Une autre horrible fusillade dans une école a frappé l’Amérique. Avant même que le décompte des corps ne soit achevé à Uvalde, au Texas, les médias accusaient les suspects habituels : les armes à feu, la violence armée, le “lobby des armes à feu” (pour reprendre les termes du président Biden), l’intimidation, le manque de financement des programmes de santé mentale, etc.
Et si tous ces facteurs méritent certainement d’être étudiés, un autre a été pratiquement ignoré. Le tireur, Salvador Ramos, 18 ans, venait d’un foyer brisé. Selon El País “Ramos vivait avec ses deux grands-parents maternels.” Sa mère ne vivait pas avec eux, car elle “traversait une mauvaise passe”, selon un voisin. Son père “n’a jamais été présent dans sa vie”.
Cela ne devrait pas être surprenant, même si la plupart des reportages sur les fusillades de masse ne le montrent pas. Il faut littéralement parcourir l’Internet pour trouver des rapports sur les antécédents familiaux brisés des tireurs. Dans la plupart des cas, ceux qui commettent de telles atrocités ont des parents divorcés, séparés ou jamais mariés. Vous vous souvenez de Dylann Roof, qui a tué neuf personnes dans une église afro-américaine de Charleston en 2015 ? Il est né de parents divorcés qui s’étaient remis ensemble assez longtemps pour concevoir un enfant, puis avaient rompu. Adam Lanza, qui a massacré vingt enfants et six adultes à l’école primaire Sandy Hook ? Ses parents s’étaient séparés en 2002, alors que Lanza était encore à l’école primaire, et ont finalement divorcé en 2009. En effet, selon un rapport de la Heritage Foundation, sur les 25 tireurs de masse les plus cités depuis Columbine (en 1999), 75 % sont issus de ce que l’on appelle traditionnellement des foyers brisés.

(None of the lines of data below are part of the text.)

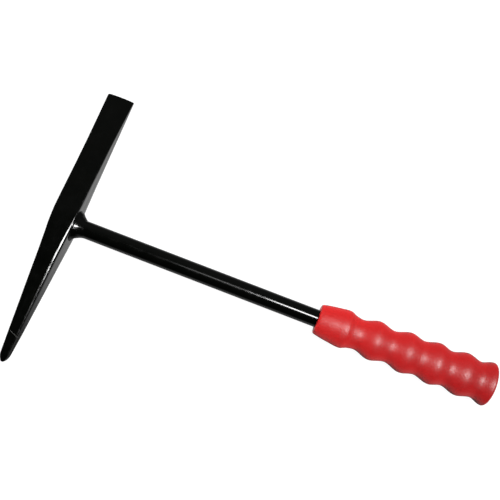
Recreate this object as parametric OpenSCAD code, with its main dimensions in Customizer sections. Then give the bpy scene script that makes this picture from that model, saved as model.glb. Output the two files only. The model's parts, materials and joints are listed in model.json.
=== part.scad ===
// Chipping hammer: a forged head with a chisel at one end and a square point at the other,
// welded across the end of a round steel tube that carries a ribbed grip.
//
// Every piece is drawn along the tool's own axes and then laid down by lay():
//   x along the handle, 0 at the middle of the head, towards the grip
//   y along the head, 0 at the handle's axis, towards the chisel
//   z square to both, 0 in the tool's middle plane
// The finished part lies on its side on z = 0 with the origin under the middle of its box.

/* [Head] */
// From the handle's axis to the chisel's cutting edge
chisel_reach = 97.3; // [90:0.1:110]
// From the handle's axis to the point's tip
point_reach = 100.8; // [95:0.1:115]
// Width and depth of the bar where it crosses the handle
bar_side = 16.5; // [15:0.5:18]
// Length of the straight stretch of bar on each side of the handle's axis
straight_half = 6.5; // [6.5:0.5:9]
// Width of the chisel's cutting edge
edge_width = 19.2; // [17:0.1:22]
// Thickness of the blunt cutting edge
edge_thickness = 1.8; // [1:0.1:3]
// Radius of the arc that the cutting edge follows
edge_arc_r = 60; // [40:1:150]
// Width of the point arm where its short tip begins
point_width = 6.15; // [5:0.05:7]
// Length of the short four-sided tip
tip_length = 5; // [3:0.5:8]
// Width of the flat left on the very tip
tip_flat = 1.4; // [0.6:0.1:2]
// Width of the broken corners along the bar, measured along each face
corner_break = 1.45; // [0.8:0.05:1.8]

/* [Handle] */
// Outer diameter of the tube
tube_d = 12; // [10:0.5:12]
// Wall thickness of the tube
tube_wall = 2; // [1:0.5:3]
// Thickness of the grip that closes the tube's rear end
rear_wall = 5.7; // [4.5:0.1:10]

/* [Weld] */
// How far the weld spreads over the head, from the handle's axis
weld_reach = 11.4; // [10.5:0.1:12]
// How far the weld climbs along the tube, from the head's face
weld_climb = 8; // [6:0.5:10]
// How far the weld bulges past a hollow quarter arc, as a share of the way to its corner
weld_fill = 0.35; // [0:0.05:0.5]

/* [Grip] */
// Where the grip's front face lies, from the middle of the head
grip_front = 184; // [180:0.5:188]
// Radius of the grip's front face
grip_front_r = 9.7; // [9:0.1:10.5]
// From the front face to the crest of the collar
collar_length = 18.8; // [16:0.1:20]
// From each crest to the next, from the collar to the rear rim
crest_steps = [21.8, 22.2, 20.2, 19.2, 18.3]; // [16:0.1:24]
// Radius of each crest, from the collar to the rear rim
crest_r = [13.1, 13.55, 14, 14.4, 14.75, 14.9]; // [13:0.05:16]
// Radius of each finger groove, from the collar to the rear rim
groove_r = [10.5, 11, 11.8, 12.05, 12.45]; // [9.5:0.05:12.5]
// From the last crest to the flat rear face
rim_length = 1.2; // [0.8:0.1:3]
// Radius of the flat rear face
rear_face_r = 13.8; // [12:0.1:14.4]

/* [Hidden] */
$fn = 96;

tube_r = tube_d / 2;
face_x = bar_side / 2; // the head's face that the handle stands on
wave_steps = 8; // straight pieces in each half wave of the grip
arc_steps = 8; // straight pieces in each short arc
cut_size = 60; // larger than any section it is cut against
over = 1; // cutters and joined pieces run this far past each other

// The head's outlines: place along y, then half the bar's width or depth there.
tip_y = tip_length - point_reach;
neck_y = -25; // on the point arm
neck_half_width = bar_side * 0.425;
neck_half_depth = bar_side * 0.455;
heel_y = 15; // on the chisel arm, where its flats start to close in
heel_half_depth = bar_side * 0.4325;
waist_y = 60; // on the chisel arm, where they close in faster towards the edge
waist_half_depth = bar_side * 0.255;
past = 0.5; // the outlines run this far past the faces that trim the two ends
edge_sag = 5; // more than the cutting edge's corners lie behind its middle
tip_slope = (point_width - tip_flat) / 2 / tip_length;
chisel_slope = (edge_width - bar_side) / 2 / (chisel_reach - straight_half);
width_line = [
    [-point_reach, tip_flat / 2],
    [tip_y, point_width / 2],
    [neck_y, neck_half_width],
    [-straight_half, bar_side / 2],
    [straight_half, bar_side / 2],
    [chisel_reach + past, edge_width / 2 + past * chisel_slope],
];
depth_line = [
    [-point_reach - past, tip_flat / 2 - past * tip_slope],
    [tip_y, point_width / 2],
    [neck_y, neck_half_depth],
    [-straight_half, bar_side / 2],
    [straight_half, bar_side / 2],
    [heel_y, heel_half_depth],
    [waist_y, waist_half_depth],
    [chisel_reach + past, edge_thickness / 2],
];

// The broken corners: place along y, then their width as a share of corner_break.
// Below 0 they lie outside the bar, so they run out along the chisel arm. Their places
// stand a little off those of the outlines above, so that no two kinks meet.
break_line = [
    [-point_reach - past, 0.1],
    [tip_y + 1, 0.9],
    [neck_y + 1.5, 1],
    [-straight_half - 1, 1],
    [straight_half + 1, 0.9],
    [heel_y + 1.5, 0.75],
    [waist_y + 2, 0.33],
    [chisel_reach + past, -0.4],
];
corner_line = [
    for (b = break_line)
        let (corner = lookup(b[0], width_line) + lookup(b[0], depth_line))
        [b[0], (corner - b[1] * corner_break) / sqrt(2)]
];

// The grip's crests and the grooves between them, as [x, radius].
function sum_to(list, n) = n == 0 ? 0 : list[n - 1] + sum_to(list, n - 1);
function crest(i) = [grip_front + collar_length + sum_to(crest_steps, i), crest_r[i]];
function groove(i) = [(crest(i)[0] + crest(i + 1)[0]) / 2, groove_r[i]];
last = len(crest_steps);
rear_x = crest(last)[0] + rim_length;
tube_end = rear_x - rear_wall;
// A half wave from a to b, without b itself.
function wave(a, b) = [
    for (k = [0 : wave_steps - 1])
        let (share = k / wave_steps, swing = (1 - cos(180 * share)) / 2)
        [a[0] + (b[0] - a[0]) * share, a[1] + (b[1] - a[1]) * swing]
];
// A quarter of a sine from the grip's front edge up to the collar.
function shoulder(a, b) = [
    for (k = [0 : wave_steps - 1])
        let (share = k / wave_steps)
        [a[0] + (b[0] - a[0]) * share, a[1] + (b[1] - a[1]) * sin(90 * share)]
];

// How the tool lies: the grip's collar and the head's outer lower edge both touch the floor.
rest_edge = face_x - corner_break;
lean = atan((crest_r[0] - face_x) / (crest(0)[0] + rest_edge));
rest_height = face_x * cos(lean) + rest_edge * sin(lean);
box_low_x = -edge_width / 2;
box_high_x = rear_x * cos(lean) + rear_face_r * sin(lean);
box_mid_y = (chisel_reach - point_reach) / 2;

module lay() {
    translate([-(box_low_x + box_high_x) / 2, -box_mid_y, rest_height])
        rotate([0, -lean, 0])
            children();
}

// A prism with one of the head's outlines on both sides, drawn along z right through the head.
module head_prism(line) {
    one_side = [for (p = line) [p[1], p[0]]];
    other_side = [for (i = [len(line) - 1 : -1 : 0]) [-line[i][1], line[i][0]]];
    linear_extrude(height = cut_size, center = true)
        polygon(concat(one_side, other_side));
}

// What lies beyond the arc of the cutting edge.
module edge_trim() {
    translate([0, chisel_reach - edge_arc_r, 0])
        difference() {
            translate([-cut_size / 2, edge_arc_r - edge_sag, -cut_size / 2])
                cube(cut_size);
            cylinder(r = edge_arc_r, h = 2 * cut_size, center = true);
        }
}

// The bar: its width, its depth and its two pairs of broken corners are four crossing prisms.
module head_shape() {
    difference() {
        intersection() {
            head_prism(width_line);
            rotate([0, 90, 0])
                head_prism(depth_line);
            rotate([0, 45, 0])
                head_prism(corner_line);
            rotate([0, -45, 0])
                head_prism(corner_line);
        }
        edge_trim();
    }
}

module head() {
    color([0.03, 0.03, 0.035])
        lay()
            head_shape();
}

module handle_tube() {
    color([0.05, 0.05, 0.055])
        lay()
            rotate([0, 90, 0])
                difference() {
                    translate([0, 0, face_x])
                        cylinder(r = tube_r, h = tube_end - face_x);
                    translate([0, 0, face_x - over])
                        cylinder(r = tube_r - tube_wall, h = tube_end - face_x + 2 * over);
                }
}

// The weld's section is a hollow curve from the head's face up to the tube.
module weld_section() {
    spread = weld_reach - tube_r;
    curve = [
        for (k = [0 : arc_steps])
            let (
                turn = 90 * k / arc_steps,
                chord = k / arc_steps,
                hollow_r = spread * (1 - sin(turn)),
                hollow_x = weld_climb * (1 - cos(turn)),
                chord_r = spread * (1 - chord),
                chord_x = weld_climb * chord
            )
            [
                tube_r + hollow_r + (chord_r - hollow_r) * weld_fill,
                face_x + hollow_x + (chord_x - hollow_x) * weld_fill,
            ]
    ];
    polygon(concat([[tube_r, face_x - over], [weld_reach, face_x - over]], curve));
}

module weld_bead() {
    color([0.04, 0.04, 0.045])
        lay()
            difference() {
                intersection() {
                    rotate([0, 90, 0])
                        rotate_extrude()
                            weld_section();
                    translate([0, -cut_size / 2, -rest_edge])
                        cube([cut_size, cut_size, 2 * rest_edge]);
                }
                head_shape();
            }
}

// The grip's outer profile, from its front face to its rear face.
function grip_profile() = concat(
    shoulder([grip_front, grip_front_r], crest(0)),
    [for (i = [0 : last - 1]) each concat(wave(crest(i), groove(i)), wave(groove(i), crest(i + 1)))],
    [crest(last), [rear_x, rear_face_r]]
);

module grip() {
    color([0.82, 0.1, 0.1])
        lay()
            rotate([0, 90, 0])
                difference() {
                    rotate_extrude()
                        polygon([
                            each [for (p = grip_profile()) [p[1], p[0]]],
                            [0, rear_x],
                            [0, grip_front],
                        ]);
                    translate([0, 0, grip_front - over])
                        cylinder(r = tube_r, h = tube_end - grip_front + over);
                }
}

head();
handle_tube();
weld_bead();
grip();
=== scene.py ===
import json
import math

import bpy
import numpy as np
from mathutils import Matrix, Vector, noise

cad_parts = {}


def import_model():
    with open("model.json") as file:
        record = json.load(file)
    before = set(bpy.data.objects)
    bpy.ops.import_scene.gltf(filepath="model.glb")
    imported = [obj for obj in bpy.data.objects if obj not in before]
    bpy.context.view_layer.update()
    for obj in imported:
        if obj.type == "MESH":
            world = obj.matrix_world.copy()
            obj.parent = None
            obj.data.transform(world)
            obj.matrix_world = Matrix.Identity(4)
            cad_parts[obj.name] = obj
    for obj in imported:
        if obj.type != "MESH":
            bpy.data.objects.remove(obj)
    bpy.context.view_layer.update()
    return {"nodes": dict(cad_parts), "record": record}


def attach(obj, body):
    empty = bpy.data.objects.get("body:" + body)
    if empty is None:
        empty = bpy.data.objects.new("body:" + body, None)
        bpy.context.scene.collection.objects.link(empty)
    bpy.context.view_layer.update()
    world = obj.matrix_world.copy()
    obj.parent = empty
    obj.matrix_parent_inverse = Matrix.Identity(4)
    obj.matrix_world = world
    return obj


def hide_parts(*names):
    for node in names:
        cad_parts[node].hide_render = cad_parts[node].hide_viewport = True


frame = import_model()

# The looks of a chipping hammer that lies on its side on a pale floor.
# Meshes are made in millimetres along the tool's own axes: x from the head along the handle,
# y from the handle's axis to the chisel, z out of the side that faces up. TOOL takes them to the row frame.

MM = 0.001


# ---------------------------------------------------------------- the tool's own axes

def tool_axes():
    """The matrix from the tool's axes to the row frame, and half the side of the head's bar, in metres."""
    mounts = {m["name"]: m for m in frame["record"]["mounts"]}
    along = Vector(mounts["handle_shaft"]["axis"]).normalized()
    inner_face = Vector(mounts["hanging_shoulders"]["pos_m"])
    under_side = Vector(mounts["head_side"]["pos_m"])
    across = Vector((0, 1, 0))
    up = along.cross(across)
    half_bar = (inner_face - under_side).length / math.sqrt(2)
    matrix = Matrix((along, across, up)).transposed().to_4x4()
    matrix.translation = inner_face - half_bar * along
    return matrix, half_bar


TOOL, HALF_BAR_M = tool_axes()
HALF_BAR = HALF_BAR_M / MM


def tool_box(node):
    """Lowest and highest corner of a CAD node along the tool's axes, in millimetres."""
    back = TOOL.inverted()
    points = np.array([back @ v.co for v in frame["nodes"][node].data.vertices]) / MM
    return points.min(0), points.max(0)


HEAD_LOW, HEAD_HIGH = tool_box("head")
TUBE_END, TUBE_R, _ = tool_box("handle_tube")[1]
WELD_LOW, WELD_HIGH = tool_box("weld_bead")
GRIP_LOW, GRIP_HIGH = tool_box("grip")


# ---------------------------------------------------------------- mesh helpers

def add_mesh(name, points, faces):
    """A smooth-shaded mesh object from points along the tool's axes in millimetres."""
    mesh = bpy.data.meshes.new(name)
    mesh.from_pydata([tuple(TOOL @ (Vector(p) * MM)) for p in points], [], faces)
    mesh.validate()
    mesh.update()
    mesh.shade_smooth()
    piece = bpy.data.objects.new(name, mesh)
    bpy.context.scene.collection.objects.link(piece)
    return piece


def band_faces(rings, size):
    """Quads between consecutive closed rings of equal size."""
    return [
        (r * size + i, r * size + (i + 1) % size, (r + 1) * size + (i + 1) % size, (r + 1) * size + i)
        for r in range(rings - 1)
        for i in range(size)
    ]


def wander(x, y, z, scale):
    """Smooth noise from -1 to 1, with features about scale millimetres wide."""
    return noise.noise(Vector((x, y, z)) / scale)


def smooth_steps(low, high, value):
    """0 below low, 1 above high, and a smooth rise between."""
    t = min(max((value - low) / (high - low), 0), 1)
    return t * t * (3 - 2 * t)


# ---------------------------------------------------------------- head

TIP, EDGE = HEAD_LOW[1], HEAD_HIGH[1]
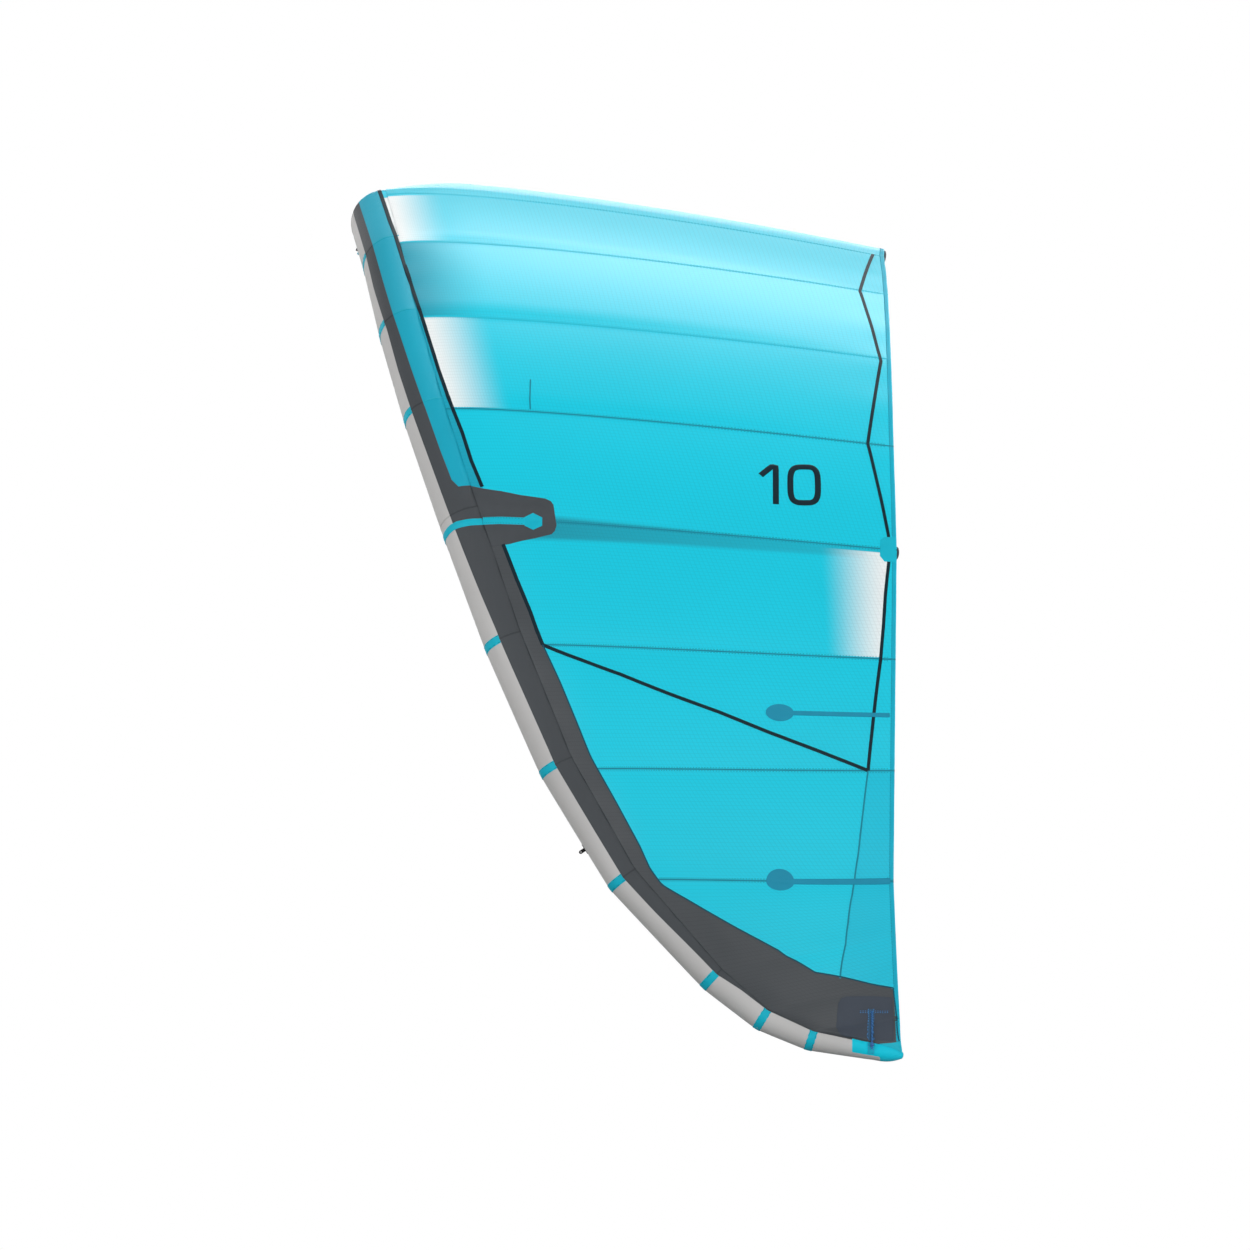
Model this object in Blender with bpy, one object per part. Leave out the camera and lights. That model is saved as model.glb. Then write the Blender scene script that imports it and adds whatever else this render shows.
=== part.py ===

En fait, 85 % des jeunes emprisonnés sont issus de foyers sans père. Les chercheurs savent depuis des décennies que la rupture conjugale engendre des enfants perturbés. Une étude réalisée en 2010 par des chercheurs de l’université de Towson, dans le Maryland, qui ont suivi des enfants du CP au collège, a révélé que “les niveaux élevés de violence dans le quartier et les pourcentages d’hommes célibataires et de ménages dirigés par une femme sont liés à une augmentation du comportement agressif” chez les garçons étudiés. (Une autre étude de 2010, publiée dans la revue European Child and Adolescent Psychology, a révélé que les élèves qui pratiquaient l’intimidation et, fait intéressant, ceux qui en étaient victimes, provenaient généralement de ménages dont les parents étaient divorcés.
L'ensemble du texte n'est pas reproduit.